Другой моральный ориентир исходит изнутри: врожденная, рефлекторная реакция на идею использовать CRISPR для редактирования генома будущего ребенка. Для многих людей сама мысль об этом кажется неестественной и какой-то неправильной, и, когда я впервые задумалась о редактировании геномов клеток человеческих эмбрионов, я тоже была таким человеком. Тысячи лет в человеческую ДНК не вносились никакие изменения, кроме возникших естественным путем мутаций (и все это время люди размножались вполне успешно), и управление этим процессом с целью сделать его рациональным – подобно тому как специалисты по биологии растений генетически модифицируют кукурузу – сначала казалось нам чем-то почти порочным. Как выразился директор НИЗ Фрэнсис Коллинз,
эволюция работала над оптимизацией генома человека 3,85 миллиарда лет. Неужели мы правда думаем, что какая-то группа самоделкиных, забавляющихся с этим геномом, справится лучше и избежит всех возможных отрицательных последствий?[280]
Хотя я в целом тоже испытываю беспокойство при мысли о том, что человек может взять под контроль эволюцию собственного вида, я все же не стану утверждать, что природа как-то специально настраивала нашу наследственную информацию. Совершенно очевидно, что эволюция не приспособила геном человека для сегодняшней эпохи, когда современная пища, компьютеры и высокоскоростные способы перемещения полностью изменили наш образ жизни. И если мы оглянемся назад и проанализируем ход эволюции, приведшей нас к настоящему моменту, станет видно, что существует и существовала масса организмов, не получивших никакой выгоды от мутационного хаоса, лежащего в самой основе эволюции. Выходит, что это природа скорее самоучка, чем профессиональный инженер, да и настройки у нее получаются не слишком удачными. Ее небрежность может принять форму откровенной жестокости для тех людей, кому выпало несчастье унаследовать генетические мутации, которые, как выяснилось, снижают жизнеспособность.
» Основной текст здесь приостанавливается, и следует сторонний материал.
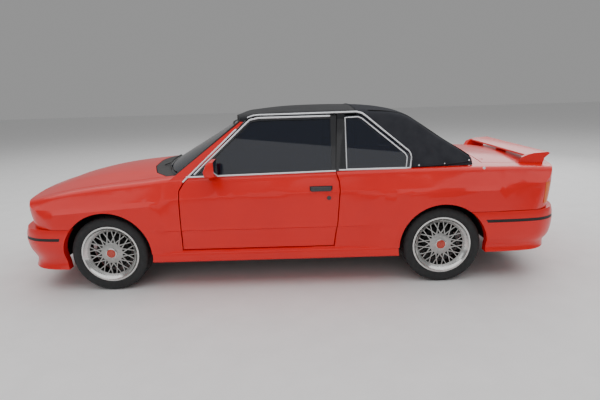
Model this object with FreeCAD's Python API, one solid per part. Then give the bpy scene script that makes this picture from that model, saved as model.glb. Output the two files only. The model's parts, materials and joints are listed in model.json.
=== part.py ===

Поэтому аргумент, что редактирование геномов человеческих эмбрионов в некоторой степени неестественно, теперь не слишком много для меня значит. Когда дело доходит до дел человеческих, в особенности медицины, граница между естественным и неестественным размывается вплоть до полного исчезновения. Мы не называем коралловый риф неестественным, однако используем этот эпитет для обозначения мегаполиса вроде Токио. Потому ли это, что город создан людьми, а риф нет? В моем представлении разделение на естественное и неестественное – ложная дихотомия, а если она мешает нам облегчить людские страдания, то еще и опасная.
К настоящему моменту у меня было бесчисленное множество возможностей познакомиться с людьми, имеющими генетические заболевания или больных родственников, и эти истории берут за живое. Одна женщина отвела меня в сторону на конференции после секции с обсуждением технологии CRISPR, чтобы поделиться своей личной историей. Ее сестра страдала от редкой, но тяжелой наследственной болезни, влиявшей на ее физическое и психическое состояние и ставшей суровым испытанием для всей семьи. “Если бы я могла использовать редактирование генома эмбриональных клеток человека, чтобы устранить эту мутацию из генофонда нашего вида, чтобы никто больше не испытывал такие же страдания, как моя сестра, я бы сделала это не раздумывая!” – воскликнула она, и слезы наворачивались ей на глаза.